◆ **REQUIREMENT**
The lines to reproduce run from the first one through the line containing "cut(pillow, prism(outline, head_point, -reach, reach), body)". Reproduce them exactly.

──────── GIVEN INFORMATION ────────

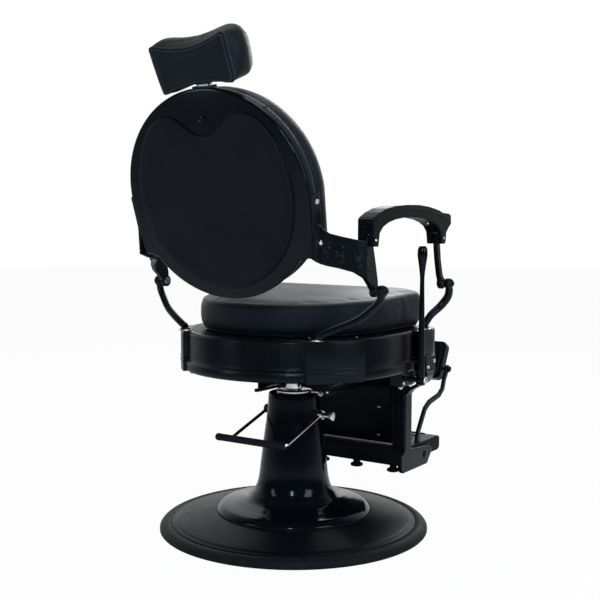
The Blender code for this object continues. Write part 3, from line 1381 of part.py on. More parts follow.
def make_pillow():
    """Pillow with a pocket in its foot for the hinge plate, the lugs and the stem's head."""
    body = "head_tilt_axis"
    back = -HEAD_BACK
    depth = HEAD_DEPTH
    steps = ((0.0, 0.006, 0.0), (0.05, 0.001, 0.0), (0.18, 0.0, 0.55), (0.40, 0.0, 1.0), (0.66, 0.0, 0.9),
             (0.86, 0.003, 0.45), (0.96, 0.010, 0.0), (1.0, 0.022, 0.0))
    rings = [pillow_ring(back + depth * share, inset, bulge) for share, inset, bulge in steps]
    pillow = add_piece("headrest_pillow", loft(rings), "leather", body)
    half = HEAD_PLATE_WIDTH / 2 + HEAD_POCKET_GAP
    reach = HEAD_PLATE_REACH + HEAD_POCKET_GAP
    low = HEAD_FOOT_RISE - 0.02
    high = HEAD_RISE + HEAD_PLATE_THICKNESS + GAP
    outline = [(-half, low), (half, low), (half, high), (-half, high)]
    cut(pillow, prism(outline, head_point, -reach, reach), body)


# ============================================================== recline lever
def make_recline_lever():
    x = -RECLINE_LEVER_X
    y = RECLINE_LEVER_Y
    body = "recline_lever_axis"
    low = RECLINE_PIVOT_HEIGHT
    top = RECLINE_LEVER_TOP
    bulb = RECLINE_BULB_RADIUS
    rod = RECLINE_ROD_RADIUS
    marks = (
        (low, rod + 0.003), (low + 0.02, rod + 0.0025), (low + 0.12, rod + 0.001),
        (top - 0.11, rod - 0.001), (top - 0.075, rod - 0.001), (top - 0.045, bulb * 0.78),
        (top - 0.022, bulb), (top - 0.010, bulb * 0.9), (top - 0.003, bulb * 0.6), (top, bulb * 0.25),
    )
    grip = bar([(x, y, z) for z, r in marks], [r for z, r in marks], 12)
    lever = add_piece("recline_lever", grip, "gloss_black", body)
    half = 0.009
    join(lever, cylinder((x - half, y, low), (x + half, y, low), RECLINE_PIVOT_RADIUS + 0.007), body)
    start = (x - 0.02, y, low)
    cut(lever, cylinder(start, (x + 0.02, y, low), RECLINE_PIVOT_RADIUS + TURN_GAP), body)


def make_lever_box():
    """Lock housing under the ring that carries the recline lever's pivot."""
    body = "seat_axis"
    half = LEVER_BOX_WIDTH / 2
    low = RING_BOTTOM - GAP - LEVER_BOX_HEIGHT
    high = RING_BOTTOM - GAP
    back = LEVER_BOX_BACK_Y
    front = back - LEVER_BOX_LENGTH
    block = box((-LEVER_BOX_X - half, front, low), (-LEVER_BOX_X + half, back, high))
    housing = add_piece("recline_housing", block, "satin_black", body)
    end = -RECLINE_LEVER_X - 0.012
    y, z = RECLINE_LEVER_Y, RECLINE_PIVOT_HEIGHT
    join(housing, cylinder((-LEVER_BOX_X, y, z), (end, y, z), RECLINE_PIVOT_RADIUS), body)


# =================================================================== footrest
def make_side_casting(side, sign):
    """Footrest side: ear on the ring's front pilaster, curved neck, post and foot."""
    body = "seat_axis"
    half = SIDE_THICKNESS / 2
    back = SIDE_BACK_Y
    front = back - SIDE_DEPTH
    place = lambda u, v, depth: Vector((sign * (SIDE_X + depth), u, v))
    foot_front = back - SIDE_FOOT_REACH
    foot_top = SIDE_BOTTOM + SIDE_FOOT_HEIGHT
    outline = [
        (STEP_BACK_Y, SIDE_BOTTOM + 0.010), (STEP_BACK_Y, foot_top), (back, foot_top + 0.012),
        (back, SIDE_TOP), (front, SIDE_TOP), (front, foot_top + 0.010), (foot_front + 0.014, foot_top),
        (foot_front, foot_top - 0.014), (foot_front + 0.030, SIDE_BOTTOM),
        (STEP_BACK_Y - 0.012, SIDE_BOTTOM),
    ]
    casting = add_piece("footrest_side_" + side, prism(outline, place, -half, half), "gloss_black", body)
    join(casting, neck_bar(sign), body)
    join(casting, side_flange(sign), body)
    join(casting, ring_ear(sign), body)


def neck_bar(sign):
    """Swept neck from the ear on the ring, in and down to the post."""
    inner = RING_RADIUS + PILASTER_REACH + GAP
    ear = Vector((sign * (inner + EAR_THICKNESS / 2), EAR_Y, RING_BOTTOM - 0.001))
    post = Vector((sign * SIDE_X, SIDE_BACK_Y - SIDE_DEPTH / 2, SIDE_TOP - 0.010))
    span = post - ear
    shares = ((0.0, 0.0, 0.0), (0.05, 0.12, 0.22), (0.24, 0.36, 0.46), (0.58, 0.66, 0.66),
              (0.86, 0.90, 0.84), (1.0, 1.0, 1.0))
    halves = (0.024, 0.019, 0.0165, 0.0160, 0.0165, 0.0170)
    rings = []
    for (a, b, c), half in zip(shares, halves):
        point = ear + Vector((span.x * a, span.y * b, span.z * c))
        thin = EAR_THICKNESS / 2
        t = thin + (SIDE_THICKNESS * 0.48 - thin) * c + 0.004 * math.sin(math.pi * a)
        rings.append([point + Vector((-t, -half, 0)), point + Vector((t, -half, 0)),
                      point + Vector((t, half, 0)), point + Vector((-t, half, 0))])
    return loft(rings)


def ring_ear(sign):
    """Flat ear that bolts to the outside of the ring's front corner panel."""
    near = RING_RADIUS + PILASTER_REACH + GAP
    low, high = sorted((sign * near, sign * (near + EAR_THICKNESS)))
    half = EAR_LENGTH / 2
    return box((low, EAR_Y - half, RING_BOTTOM - 0.008), (high, EAR_Y + half, RING_BOTTOM + 0.032))


def side_flange(sign):
    """Flange of the side casting that the shin panel is fastened behind."""
    inner = SIDE_X - SIDE_FLANGE_WIDTH
    low, high = sorted((sign * inner, sign * SIDE_X))
    bottom = STEP_TOP + STEP_RIB_HEIGHT + GAP
    front = SIDE_BACK_Y - SIDE_FLANGE_THICKNESS
    return box((low, front, bottom), (high, SIDE_BACK_Y - 0.0005, SIDE_TOP - 0.001))


def make_shin_panel():
    """Upright panel of the footrest, with a raised rim on its back."""
    half = SIDE_X - SIDE_THICKNESS / 2 - GAP
    low = STEP_TOP + STEP_RIB_HEIGHT + GAP
    back = SHIN_Y
    place = lambda u, v, depth: Vector((u, depth, v))
    outline = rounded_rectangle(half, low, SHIN_TOP, 0.006)
    board = prism(outline, place, back - SHIN_THICKNESS, back)
    panel = add_piece("shin_panel", board, "satin_black", "seat_axis")
    half -= SHIN_BORDER
    low += 0.026
    high = RAIL_BOTTOM - 0.004
    outer = rounded_rectangle(half, low, high, 0.016)
    join(panel, prism(outer, place, back - 0.001, back + SHIN_FRAME_THICKNESS), "seat_axis")
    inner = rounded_rectangle(half - 0.009, low + 0.009, high - 0.009, 0.009)
    cut(panel, prism(inner, place, back, back + 0.02), "seat_axis")


def make_step():
    """Lower footplate: a shallow upturned tray with grip ribs on top."""
    half = SIDE_X - SIDE_THICKNESS / 2 - GAP
    back = STEP_BACK_Y
    front = back - STEP_LENGTH
    low = STEP_TOP - STEP_HEIGHT
    body = "seat_axis"
    outline = [(back, low), (back, STEP_TOP - 0.004), (back - 0.006, STEP_TOP), (front + 0.008, STEP_TOP),
               (front, STEP_TOP - 0.006), (front, low + 0.006), (front + 0.012, low)]
    place = lambda u, v, depth: Vector((depth, u, v))
    step = add_piece("lower_footplate", prism(outline, place, -half, half), "gloss_black", body)
    wall = STEP_WALL
    hollow = box((-half + wall, front + wall + 0.006, low - 0.01),
                 (half - wall, back - wall, STEP_TOP - wall))
    cut(step, hollow, body)
    rib_front = front + 0.014
    rib_back = SHIN_Y - SHIN_THICKNESS - 0.014
    count = 5
    for k in range(count):
        y = rib_front + (rib_back - rib_front) * k / (count - 1)
        reach = half - 0.040
        rib_top = STEP_TOP + STEP_RIB_HEIGHT
        join(step, box((-reach, y - 0.003, STEP_TOP - 0.002), (reach, y + 0.003, rib_top)), body)


def make_bumpers():
    """Round rubber feet under the rear wall of the lower footplate."""
    y = STEP_BACK_Y - BUMPER_RADIUS - 0.010
    roof = STEP_TOP - STEP_WALL
    low = STEP_TOP - STEP_HEIGHT - BUMPER_STEM_LENGTH - BUMPER_THICKNESS
    stem = low + BUMPER_THICKNESS
    profile = [
        (0.0, low), (BUMPER_RADIUS - 0.002, low), (BUMPER_RADIUS, low + 0.003),
        (BUMPER_RADIUS - 0.001, stem), (BUMPER_STEM_RADIUS, stem + 0.001), (BUMPER_STEM_RADIUS, roof - GAP),
        (0.0, roof - GAP),
    ]
    for side, sign in SIDES:
        for name, x in (("inner", BUMPER_INNER_X), ("outer", BUMPER_OUTER_X)):
            bumper = turned(profile, SMALL, (sign * x, y))
            add_piece("bumper_%s_%s" % (name, side), bumper, "rubber", "seat_axis")


def step_arm_centres():
    """Centre line of an S-shaped arm in (y, z), from the footplate to the upper plate's pivot."""
    y0, z0 = -0.334, STEP_TOP + GAP
    y1, z1 = PLATE_PIVOT_Y, PLATE_PIVOT_HEIGHT
    shares = ((0.0, 0.0), (0.03, 0.15), (0.14, 0.32), (0.24, 0.47), (0.38, 0.55), (0.72, 0.62),
              (0.84, 0.70), (0.89, 0.84), (1.0, 1.0))
    return [(y0 + (y1 - y0) * a, z0 + (z1 - z0) * b) for a, b in shares]


def make_step_arm(side, sign):
    body = "seat_axis"
    centres = [Vector((0, y, z)) for y, z in step_arm_centres()]
    half_t = STEP_ARM_THICKNESS / 2
    edge_a, edge_b = [], []
    for i, point in enumerate(centres):
        ahead = centres[min(i + 1, len(centres) - 1)] - centres[max(i - 1, 0)]
        ahead.normalize()
        across = Vector((0, -ahead.z, ahead.y))
        half = STEP_ARM_WIDTH / 2 * (1.5 if i == 0 else 1.0)
        if i == 0:
            across = Vector((0, -1, 0))
        edge_a.append(((point + across * half).y, (point + across * half).z))
        edge_b.append(((point - across * half).y, (point - across * half).z))
    outline = edge_a + edge_b[::-1]
    place = lambda u, v, depth: Vector((sign * (STEP_ARM_X + depth), u, v))
    arm = add_piece("footplate_arm_" + side, prism(outline, place, -half_t, half_t), "gloss_black", body)
    y, z = PLATE_PIVOT_Y, PLATE_PIVOT_HEIGHT
    tip = half_t * 0.97
    join(arm, cylinder((sign * (STEP_ARM_X - tip), y, z), (sign * (STEP_ARM_X + tip), y, z), 0.0115), body)
    cut(arm, cylinder((sign * (STEP_ARM_X - 0.02), y, z), (sign * (STEP_ARM_X + 0.02), y, z),
                      PLATE_PIN_RADIUS + TURN_GAP), body)


def plate_point(u, v, depth):
    """A place on the upper footplate: across, up its slope from the pivot, and behind its face."""
    lean = math.radians(PLATE_TILT)
    y = PLATE_PIVOT.y - v * math.cos(lean) + depth * math.sin(lean)
    z = PLATE_PIVOT.z + v * math.sin(lean) + depth * math.cos(lean)
    return Vector((u, y, z))


def make_upper_plate():
    """Upper footplate between the S-shaped arms, with pivot pins and a raised face border."""
    half = PLATE_HALF_WIDTH
    body = "plate_axis"
    low = -0.034
    high = low + PLATE_LENGTH
    outline = rounded_rectangle(half, low, high, 0.014)
    back = PLATE_THICKNESS / 2
    plate = add_piece("upper_footplate", prism(outline, plate_point, -back, back), "gloss_black", body)
    inner = rounded_rectangle(half - 0.012, low + 0.012, high - 0.012, 0.008)
    cut(plate, prism(inner, plate_point, back - 0.0025, back + 0.01), body)
    end = STEP_ARM_X + STEP_ARM_THICKNESS / 2 + 0.003
    y, z = PLATE_PIVOT_Y, PLATE_PIVOT_HEIGHT
    for sign in (1.0, -1.0):
        pin = cylinder((sign * (half - 0.004), y, z), (sign * end, y, z), PLATE_PIN_RADIUS, 12)
        join(plate, pin, body)


# ====================================================================== build
def make_sides():
    for side, sign in SIDES:
        make_leg("leg_rear_" + side, sign, True)
        make_leg("leg_front_" + side, sign, False)
        make_pivot_pin("pivot_pin_rear_" + side, sign, REAR_PIVOT_Y)
        make_pivot_pin("pivot_pin_front_" + side, sign, FRONT_PIVOT_Y)
        make_front_post(side, sign)
        make_armrest(side, sign)
        make_bracket(side, sign)
        make_bracket_bolts(side, sign)
        make_side_casting(side, sign)
        make_step_arm(side, sign)


def main():
    clear_scene()
    make_axes()
    make_base()
    make_column()
    make_cylinder()
    make_pump()
    make_pump_shaft()
    make_pedal()
    make_ram()
    make_hub()
    make_lock_lever()
    make_seat_frame()
    make_rails()
    make_seat_ring()
    make_seat_pan()
    make_seat_cushion()
    make_sides()
    make_back_shell()
    make_back_frame()
    make_back_cushion()
    make_back_panel()
    make_headrest_stem()
    make_headrest_socket()
    make_headrest_plate()
    make_pillow()
    make_recline_lever()
    make_lever_box()
    make_shin_panel()
    make_step()
    make_bumpers()
    make_upper_plate()


main()
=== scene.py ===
"""Looks of the hydraulic barber chair: finishes, upholstery, fasteners and small trim.

Metres, +Z up, the chair faces -Y and the sitter's right hand is on the -X side.
"""
import json
import math

import bpy
from mathutils import Matrix, Vector
from mathutils.bvhtree import BVHTree

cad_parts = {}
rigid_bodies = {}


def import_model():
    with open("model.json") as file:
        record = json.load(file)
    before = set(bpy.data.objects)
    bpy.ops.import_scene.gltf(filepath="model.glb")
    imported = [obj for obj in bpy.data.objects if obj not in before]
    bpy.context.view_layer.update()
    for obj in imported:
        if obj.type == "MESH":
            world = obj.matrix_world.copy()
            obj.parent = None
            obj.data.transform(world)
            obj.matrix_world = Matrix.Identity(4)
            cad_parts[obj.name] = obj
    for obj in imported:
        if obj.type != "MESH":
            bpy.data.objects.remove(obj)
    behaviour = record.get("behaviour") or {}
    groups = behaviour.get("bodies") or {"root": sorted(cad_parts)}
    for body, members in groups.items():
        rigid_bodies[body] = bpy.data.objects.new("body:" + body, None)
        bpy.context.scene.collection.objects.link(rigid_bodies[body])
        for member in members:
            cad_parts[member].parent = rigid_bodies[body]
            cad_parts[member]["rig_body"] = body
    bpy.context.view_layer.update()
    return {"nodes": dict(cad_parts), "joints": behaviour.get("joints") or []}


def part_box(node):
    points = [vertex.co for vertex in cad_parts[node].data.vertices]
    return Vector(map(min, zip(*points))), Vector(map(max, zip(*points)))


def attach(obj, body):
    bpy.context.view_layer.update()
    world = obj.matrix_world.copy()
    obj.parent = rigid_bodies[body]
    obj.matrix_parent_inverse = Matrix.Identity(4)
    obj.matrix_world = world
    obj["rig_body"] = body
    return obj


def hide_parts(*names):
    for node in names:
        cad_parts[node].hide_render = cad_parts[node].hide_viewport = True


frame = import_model()

SIDES = (("left", 1.0), ("right", -1.0))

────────

◆ **SOLUTION BELOW**
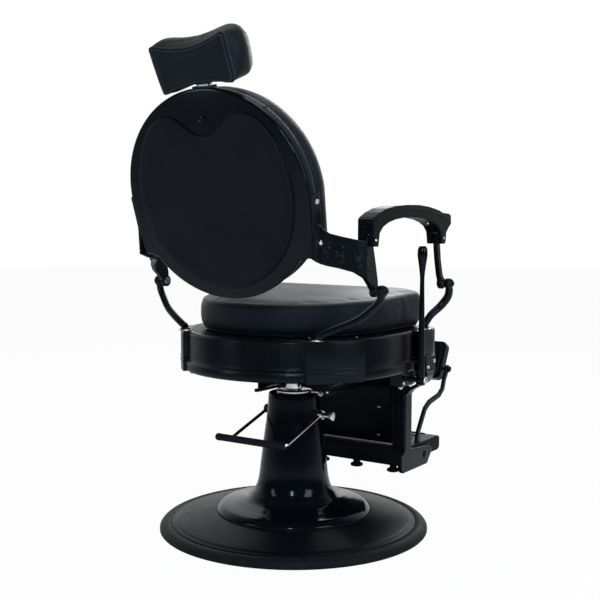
The Blender code for this object continues. Write part 3, from line 1381 of part.py on. More parts follow.
def make_pillow():
    """Pillow with a pocket in its foot for the hinge plate, the lugs and the stem's head."""
    body = "head_tilt_axis"
    back = -HEAD_BACK
    depth = HEAD_DEPTH
    steps = ((0.0, 0.006, 0.0), (0.05, 0.001, 0.0), (0.18, 0.0, 0.55), (0.40, 0.0, 1.0), (0.66, 0.0, 0.9),
             (0.86, 0.003, 0.45), (0.96, 0.010, 0.0), (1.0, 0.022, 0.0))
    rings = [pillow_ring(back + depth * share, inset, bulge) for share, inset, bulge in steps]
    pillow = add_piece("headrest_pillow", loft(rings), "leather", body)
    half = HEAD_PLATE_WIDTH / 2 + HEAD_POCKET_GAP
    reach = HEAD_PLATE_REACH + HEAD_POCKET_GAP
    low = HEAD_FOOT_RISE - 0.02
    high = HEAD_RISE + HEAD_PLATE_THICKNESS + GAP
    outline = [(-half, low), (half, low), (half, high), (-half, high)]
    cut(pillow, prism(outline, head_point, -reach, reach), body)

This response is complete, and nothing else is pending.